## Recorded information
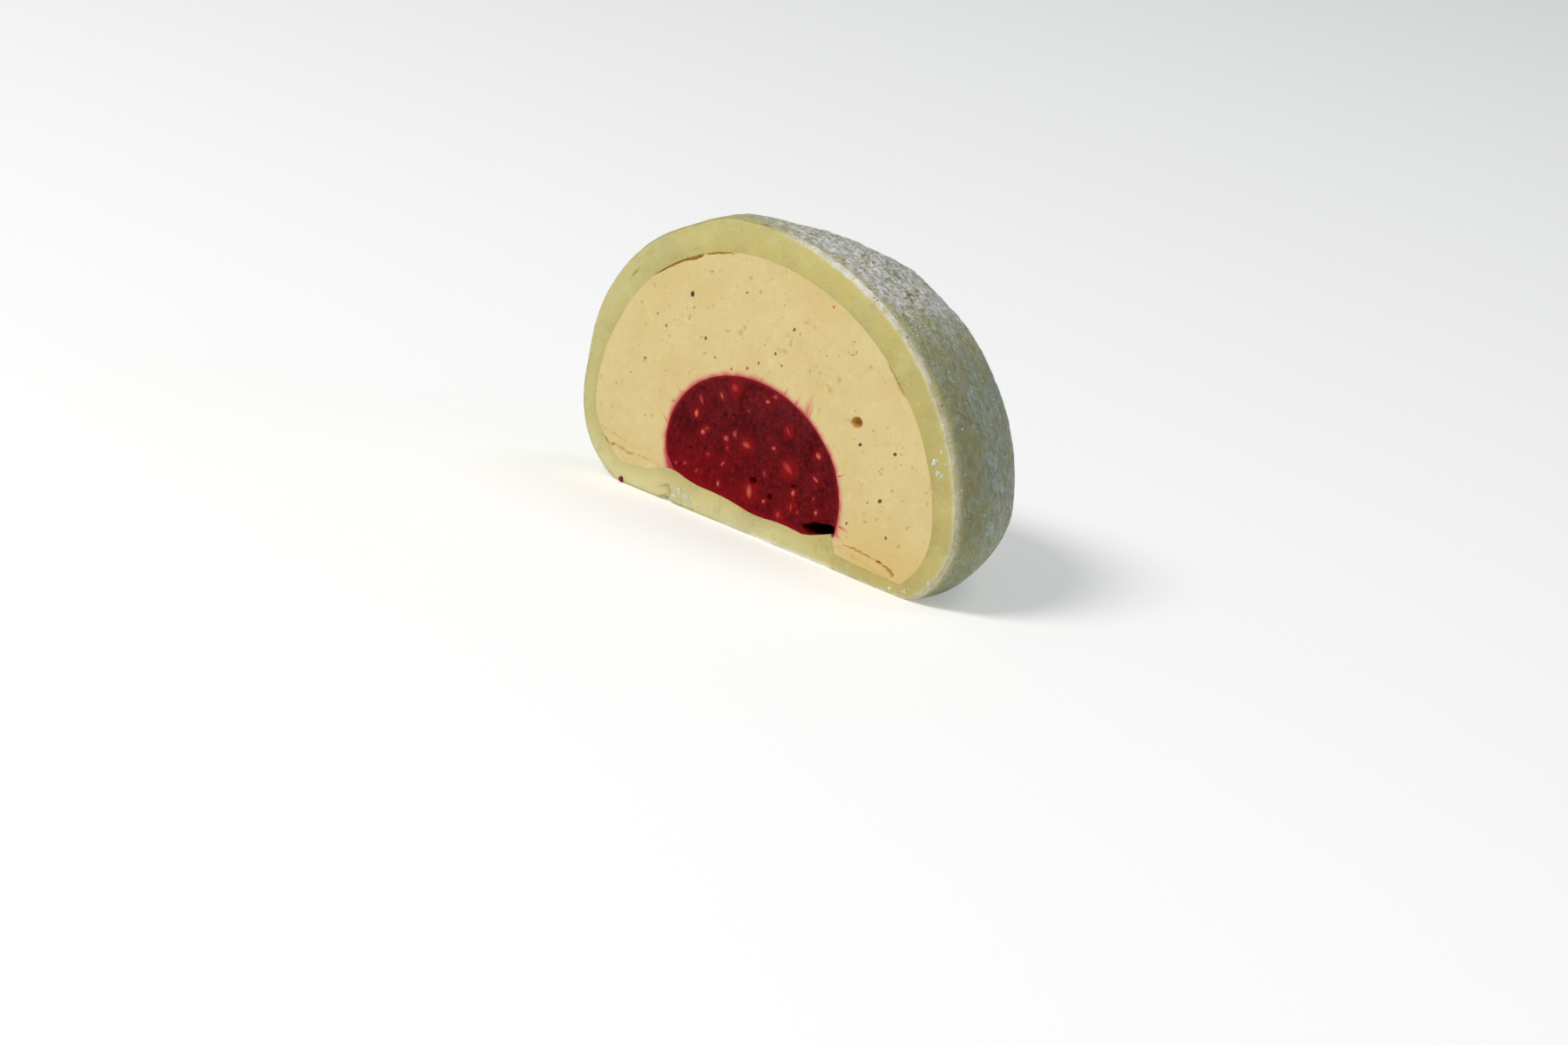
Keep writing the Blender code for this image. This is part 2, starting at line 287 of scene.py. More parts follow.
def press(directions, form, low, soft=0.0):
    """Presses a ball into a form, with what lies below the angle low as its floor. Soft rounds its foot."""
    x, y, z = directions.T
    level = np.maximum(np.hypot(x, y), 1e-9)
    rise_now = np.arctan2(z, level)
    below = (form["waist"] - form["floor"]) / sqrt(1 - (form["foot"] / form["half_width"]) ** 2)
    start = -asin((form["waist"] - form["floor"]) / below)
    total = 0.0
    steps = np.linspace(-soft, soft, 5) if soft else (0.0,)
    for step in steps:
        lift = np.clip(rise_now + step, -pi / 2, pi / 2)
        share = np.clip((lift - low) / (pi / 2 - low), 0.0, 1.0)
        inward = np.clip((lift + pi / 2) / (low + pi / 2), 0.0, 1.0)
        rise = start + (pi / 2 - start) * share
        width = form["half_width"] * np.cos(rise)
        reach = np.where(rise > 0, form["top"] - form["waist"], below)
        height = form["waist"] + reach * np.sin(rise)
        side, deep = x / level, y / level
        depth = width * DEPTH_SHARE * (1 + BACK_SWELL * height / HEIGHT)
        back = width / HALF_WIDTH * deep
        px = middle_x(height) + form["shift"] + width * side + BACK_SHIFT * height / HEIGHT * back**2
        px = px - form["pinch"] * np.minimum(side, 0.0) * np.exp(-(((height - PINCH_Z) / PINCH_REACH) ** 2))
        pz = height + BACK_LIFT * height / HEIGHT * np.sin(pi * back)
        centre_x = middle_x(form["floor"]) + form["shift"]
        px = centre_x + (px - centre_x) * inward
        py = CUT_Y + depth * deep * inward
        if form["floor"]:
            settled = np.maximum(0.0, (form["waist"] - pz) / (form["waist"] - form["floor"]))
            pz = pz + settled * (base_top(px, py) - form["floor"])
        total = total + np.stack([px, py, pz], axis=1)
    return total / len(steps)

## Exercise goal
Recite the full listing above exactly.

## Solution for this task
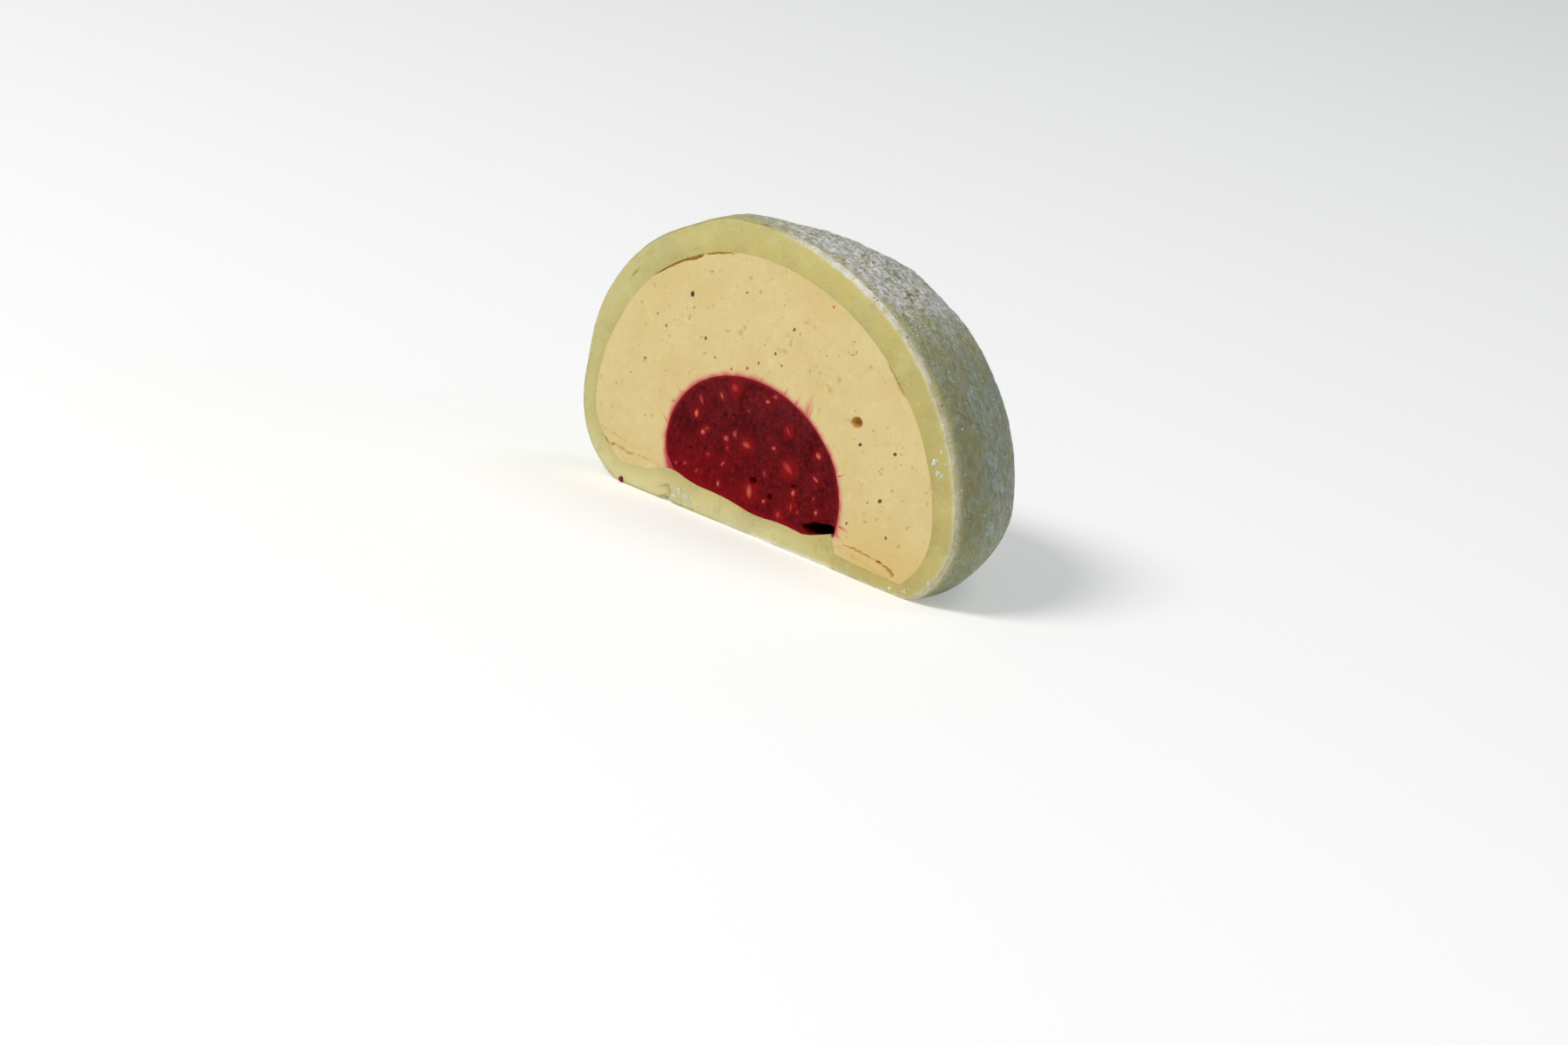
Keep writing the Blender code for this image. This is part 2, starting at line 287 of scene.py. More parts follow.
def press(directions, form, low, soft=0.0):
    """Presses a ball into a form, with what lies below the angle low as its floor. Soft rounds its foot."""
    x, y, z = directions.T
    level = np.maximum(np.hypot(x, y), 1e-9)
    rise_now = np.arctan2(z, level)
    below = (form["waist"] - form["floor"]) / sqrt(1 - (form["foot"] / form["half_width"]) ** 2)
    start = -asin((form["waist"] - form["floor"]) / below)
    total = 0.0
    steps = np.linspace(-soft, soft, 5) if soft else (0.0,)
    for step in steps:
        lift = np.clip(rise_now + step, -pi / 2, pi / 2)
        share = np.clip((lift - low) / (pi / 2 - low), 0.0, 1.0)
        inward = np.clip((lift + pi / 2) / (low + pi / 2), 0.0, 1.0)
        rise = start + (pi / 2 - start) * share
        width = form["half_width"] * np.cos(rise)
        reach = np.where(rise > 0, form["top"] - form["waist"], below)
        height = form["waist"] + reach * np.sin(rise)
        side, deep = x / level, y / level
        depth = width * DEPTH_SHARE * (1 + BACK_SWELL * height / HEIGHT)
        back = width / HALF_WIDTH * deep
        px = middle_x(height) + form["shift"] + width * side + BACK_SHIFT * height / HEIGHT * back**2
        px = px - form["pinch"] * np.minimum(side, 0.0) * np.exp(-(((height - PINCH_Z) / PINCH_REACH) ** 2))
        pz = height + BACK_LIFT * height / HEIGHT * np.sin(pi * back)
        centre_x = middle_x(form["floor"]) + form["shift"]
        px = centre_x + (px - centre_x) * inward
        py = CUT_Y + depth * deep * inward
        if form["floor"]:
            settled = np.maximum(0.0, (form["waist"] - pz) / (form["waist"] - form["floor"]))
            pz = pz + settled * (base_top(px, py) - form["floor"])
        total = total + np.stack([px, py, pz], axis=1)
    return total / len(steps)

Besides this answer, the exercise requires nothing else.